One practical example: when swapping from a token on Chain A to a token on Chain C, a naive approach might route through Chain B by using two separate bridges. A smarter aggregator evaluates direct rails (if available), relayer-based transfers, or even layered swaps that minimize on-chain approvals and reduce bridging hops. It’s not sexy, but it matters.

From a UX perspective, this is where bridge-native integrations shine. Some solutions embed the bridge experience directly in the aggregator flow, so users see a single “execute” step instead of multiple confirmations across wallets. That’s less cognitive load and fewer accidental losses.

Aggregator design patterns that actually work

Here are patterns I’ve found useful when architecting cross-chain aggregation.

• Hybrid routing: combine on-chain DEX liquidity with off-chain relayer networks to shorten critical paths where latency matters.
• Probabilistic path scoring: weight routes by expected final output after fees and failure risk, not just by immediate price quotes.
• Composable fallbacks: design atomic fallbacks so if a chosen bridge route fails, the aggregator can try an alternative without leaving the user stranded.
• Transparent fees: present a clear breakdown—swap fees, bridge fees, relayer commissions—so users can choose trade-offs knowingly.

Architecture aside, integrations with dependable bridges are key. For many flows I recommend a bridge that balances cost and reliability; for example, check out relay bridge as a practical option in production workflows because it integrates well with aggregator logic and emphasizes predictable UX.

Security trade-offs you can’t ignore

Okay—security.

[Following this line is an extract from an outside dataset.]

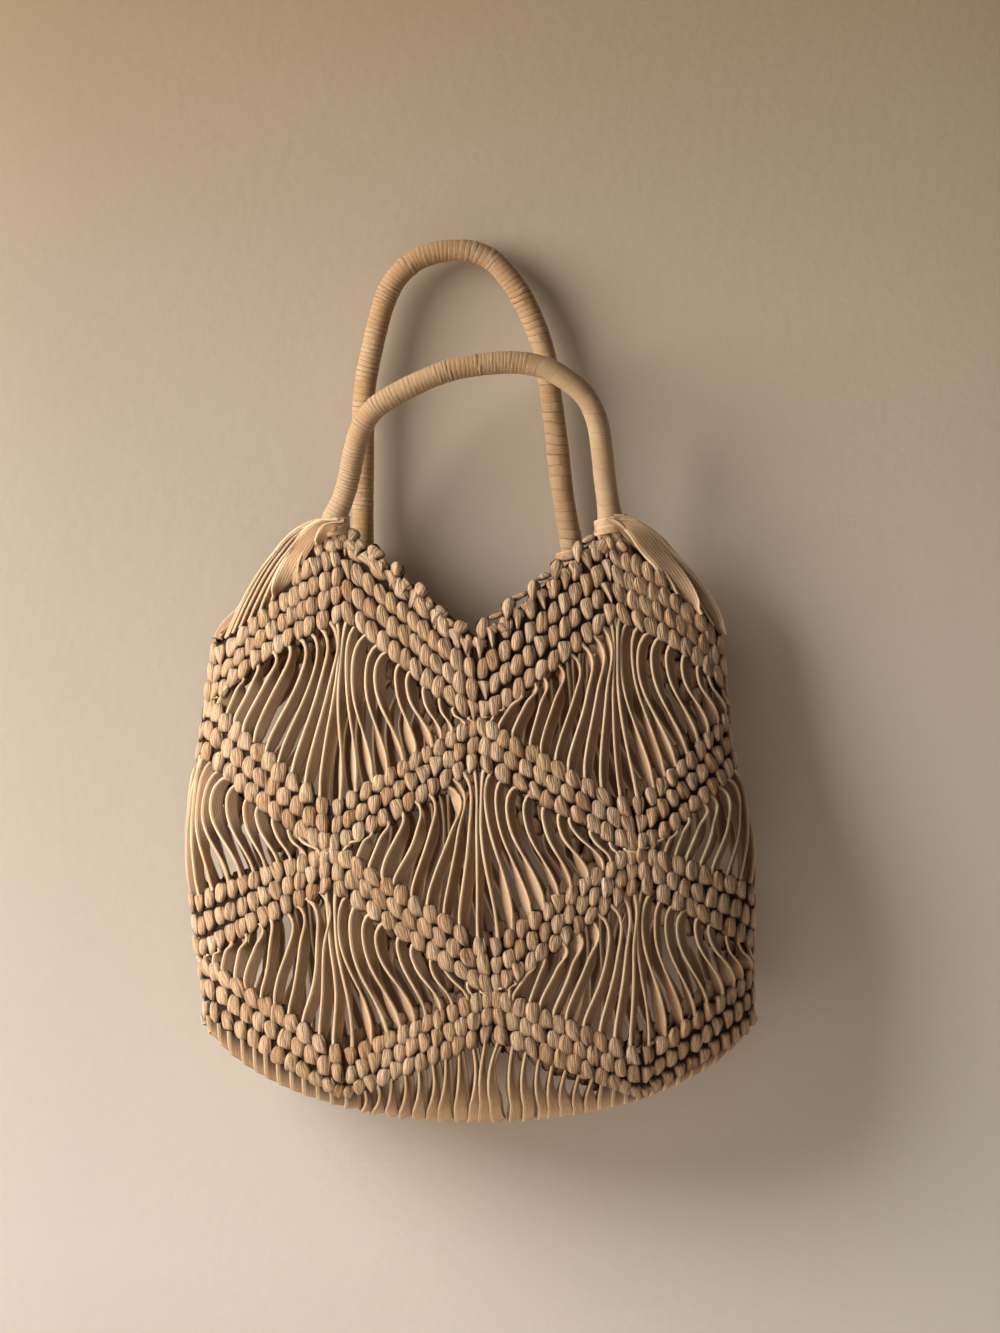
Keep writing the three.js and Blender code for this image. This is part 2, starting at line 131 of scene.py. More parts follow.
def section(column, down):
    """A column of the sections at a height, on a smooth curve through its rows."""
    values = SECTION_ROWS[column]
    slopes = SECTION_SLOPES[column]
    here = np.clip(down, SECTION_DOWN[0], SECTION_DOWN[-1])
    i = np.searchsorted(SECTION_DOWN[1:-1], here, side="left")
    span = SECTION_DOWN[i + 1] - SECTION_DOWN[i]
    s = (here - SECTION_DOWN[i]) / span
    rise = s * s * (3 - 2 * s)
    swell = span * (slopes[i] * s * (1 - s) ** 2 - slopes[i + 1] * s * s * (1 - s))
    return values[i] * (1 - rise) + values[i + 1] * rise + swell


ARC_ANGLES = np.arange(ARC_STEPS + 1) / ARC_STEPS * 2 * np.pi
ARC_MIDDLES = (ARC_ANGLES[1:] + ARC_ANGLES[:-1]) / 2
ARC_PIECES = np.hypot(BODY_WIDTH * np.cos(ARC_MIDDLES), BODY_DEPTH * np.sin(ARC_MIDDLES))
ARC_LENGTHS = np.concatenate([[0], np.cumsum(ARC_PIECES)])
GIRTH = ARC_LENGTHS[-1] * np.pi / ARC_STEPS


def angle_at(turn):
    turn = np.asarray(turn, float)
    whole = np.floor(turn)
    return whole * 2 * np.pi + np.interp((turn - whole) * ARC_LENGTHS[-1], ARC_LENGTHS, ARC_ANGLES)


def turn_at(angle):
    angle = np.asarray(angle, float)
    whole = np.floor(angle / (2 * np.pi))
    return whole + np.interp(angle - whole * 2 * np.pi, ARC_ANGLES, ARC_LENGTHS) / ARC_LENGTHS[-1]


def keel_down(across):
    inside = np.maximum(0, 1 - np.abs(across) ** KEEL["squareness"])
    return KEEL["side"] + (1 - KEEL["side"]) * inside ** KEEL["fullness"]


def wall_at_angle(angle, down):
    """The middle of the net's wall at an angle round it and a height."""
    angle, down = np.broadcast_arrays(np.asarray(angle, float), np.asarray(down, float))
    across = np.sin(angle)
    ahead = np.cos(angle)
    behind = np.maximum(0, -ahead)
    above = np.clip((keel_down(across) - down) * BODY_HEIGHT, 0, KEEL_RADIUS)
    turned_in = np.sqrt(np.maximum(0, 1 - (1 - above / KEEL_RADIUS) ** 2))
    reach = BODY_DEPTH * np.where(ahead > 0, section("front", down), section("back", down)) * turned_in
    sink = BACK_SINK * behind * np.maximum(0, 1 - down)
    narrowing = 1 - section("pinch", down) * behind
    sideways = section("shift", down) + section("width", down) / 2 * across * narrowing
    x = BODY_WIDTH * (sideways + section("sway", down) * behind)
    y = BACK_FACE - BODY_DEPTH * section("back", down) - ahead * reach
    z = -ROOT_DROP - down * BODY_HEIGHT - sink
    return np.stack([x, y, z], axis=-1)


def wall_axes(turn, down):
    """Place on the wall with its directions to the right, downwards and outwards."""
    angle = angle_at(np.asarray(turn, float) + PATTERN_TURN)
    down = np.asarray(down, float)
    small = 0.002
    place = wall_at_angle(angle, down)
    right = unit(wall_at_angle(angle + small, down) - wall_at_angle(angle - small, down))
    downward = unit(wall_at_angle(angle, down + small) - wall_at_angle(angle, down - small))
    outward = unit(np.cross(downward, right))
    return place, right, downward, outward


def edge_down(edge, turn):
    """Height of a band's edge at a turn of the pattern."""
    middle, root, side, side_bow, flat_between, flat_at_root = edge
    column = np.asarray(turn, float) / (2 * COLUMN_STEP)
    nearest = np.round(column)
    towards_root = np.abs(column - nearest) * 2
    at_side = nearest % 2 != 0
    between = np.where(at_side, side, middle)
    first = CROSSING_SHARE if flat_between else 0
    last = 1 - (CROSSING_SHARE if flat_at_root else 0)
    share = np.clip((towards_root - first) / (last - first), 0, 1)
    bow = np.where(at_side, side_bow * np.sin(np.pi * share), 0)
    return between + (root - between) * share + bow


class Batch:
    """Grids of points that make one joined mesh, with tape coordinates in millimetres.

    Each point has three tones: how pale the piece is, how much wear and painted highlight the place has, and
    how much painted shade it has where it lies deep.
    """

    def __init__(self):
        self.points = []
        self.corners = []
        self.tape = []
        self.tones = []
        self.count = 0

    def add(self, points, tape, tones, closed=False):
        """points is (pieces, rows, columns, 3). A closed grid joins its last column to its first."""
        pieces, rows, columns = points.shape[:3]
        spans = columns if closed else columns - 1
        ids = np.arange(pieces * rows * columns).reshape(pieces, rows, columns) + self.count
        if closed:
            ids = np.concatenate([ids, ids[:, :, :1]], axis=2)
        quads = [ids[:, :-1, :-1], ids[:, :-1, 1:], ids[:, 1:, 1:], ids[:, 1:, :-1]]
        self.corners.append(np.stack(quads, axis=-1).reshape(-1, 4))
        wide = tape[:, :, : spans + 1]
        places = [wide[:, :-1, :-1], wide[:, :-1, 1:], wide[:, 1:, 1:], wide[:, 1:, :-1]]
        self.tape.append(np.stack(places, axis=-2).reshape(-1, 2))
        self.points.append(points.reshape(-1, 3))
        self.tones.append(np.broadcast_to(tones, points.shape).reshape(-1, 3))
        self.count += pieces * rows * columns

    def make(self, name, material, body="root"):
        mesh = bpy.data.meshes.new(name)
        points = np.concatenate(self.points) * MM
        corners = np.concatenate(self.corners)
        mesh.vertices.add(len(points))
        mesh.vertices.foreach_set("co", points.astype(np.float32).ravel())
        mesh.loops.add(corners.size)
        mesh.loops.foreach_set("vertex_index", corners.astype(np.int32).ravel())
        mesh.polygons.add(len(corners))
        mesh.polygons.foreach_set("loop_start", np.arange(0, corners.size, 4, dtype=np.int32))
        mesh.polygons.foreach_set("use_smooth", np.ones(len(corners), dtype=bool))
        mesh.update(calc_edges=True)
        layer = mesh.uv_layers.new(name="tape")
        layer.uv.foreach_set("vector", np.concatenate(self.tape).astype(np.float32).ravel())
        tones = np.concatenate(self.tones)
        tones = np.concatenate([tones, np.ones((len(tones), 1))], axis=1)
        shade = mesh.attributes.new("tone", "FLOAT_COLOR", "POINT")
        shade.data.foreach_set("color", tones.astype(np.float32).ravel())
        mesh.materials.append(material)
        piece = bpy.data.objects.new(name, mesh)
        bpy.context.scene.collection.objects.link(piece)
        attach(piece, body)
        return piece


# Materials.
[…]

This part’s non-negotiable. Bridges introduce attack surfaces: smart contract bugs, economic exploits, and custody or multisig risks. Aggregators add complexity: multiple contracts, booking flows, and time-locked operations that can be targeted by MEV or flash loan actors.

Practical mitigations:

• Limit trust assumptions: prefer bridges with cryptographic finality guarantees rather than centralized custodial models.
• Rate-limit and circuit-breaker patterns: halt risky paths if anomalies surface (sudden slippage, oracle failure, unusual volume).
• Audit and bug-bounty programs: they’re necessary but not sufficient—monitoring and real-world stress tests catch what audits miss.

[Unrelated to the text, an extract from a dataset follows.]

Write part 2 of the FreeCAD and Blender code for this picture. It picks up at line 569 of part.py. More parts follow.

On one hand, performance matters. On the other, I’ve seen protocols learn the hard way that a single fast rail with weak safeguards can cost millions. The sweet spot is careful engineering with clear failure modes.

Real UX problems—and small fixes that help a lot

Some UX issues are easy to underweight in specs, but they drive actual adoption (or abandonment):

• Confirmation clutter: Too many confirmation screens across chains = user drop-off. Aggregate the confirmations where possible.
• Gas estimation surprises: show gas across all legs in fiat and token amounts, not just raw gas limits.
• Time estimates: users need an expected completion time. If a route could take minutes, tell them up-front.
• Recovery flows: provide simple recovery instructions and optional retries if a bridge path times out.

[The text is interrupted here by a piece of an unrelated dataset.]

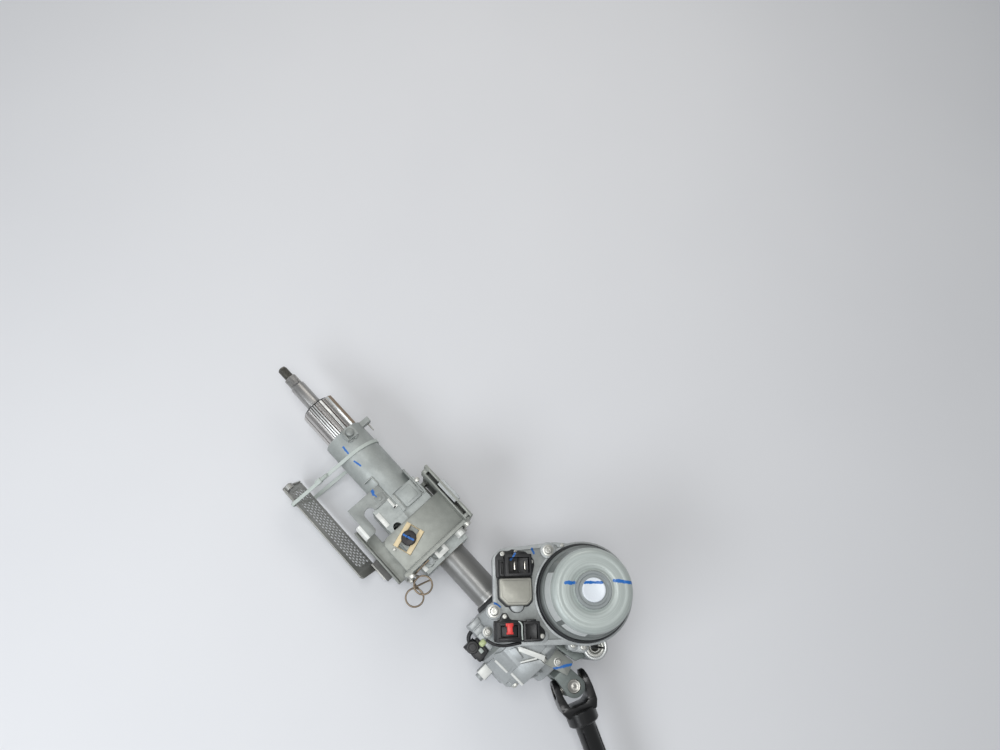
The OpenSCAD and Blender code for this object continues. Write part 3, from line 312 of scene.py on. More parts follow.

These fixes aren’t glamorous. They’re just honest engineering. They make the difference between something that feels like a toy and something folks will trust with real capital.

Where we go from here

Cross-chain aggregation is the missing middleware for a genuinely composable DeFi economy. When aggregators and bridges evolve in tandem—prioritizing predictable UX, transparent fees, and well-defined security models—we get systems that let capital flow where it’s most useful. That’s when DeFi moves from experimental toolset to a productive financial plumbing that mainstream users can adopt.

I don’t have all the answers. There are open questions about on-chain insurance, better user identity across chains, and how to economically align relayers at scale. But I do think we should stop thinking about chains as islands and build more bridges that users can trust without sacrificing speed.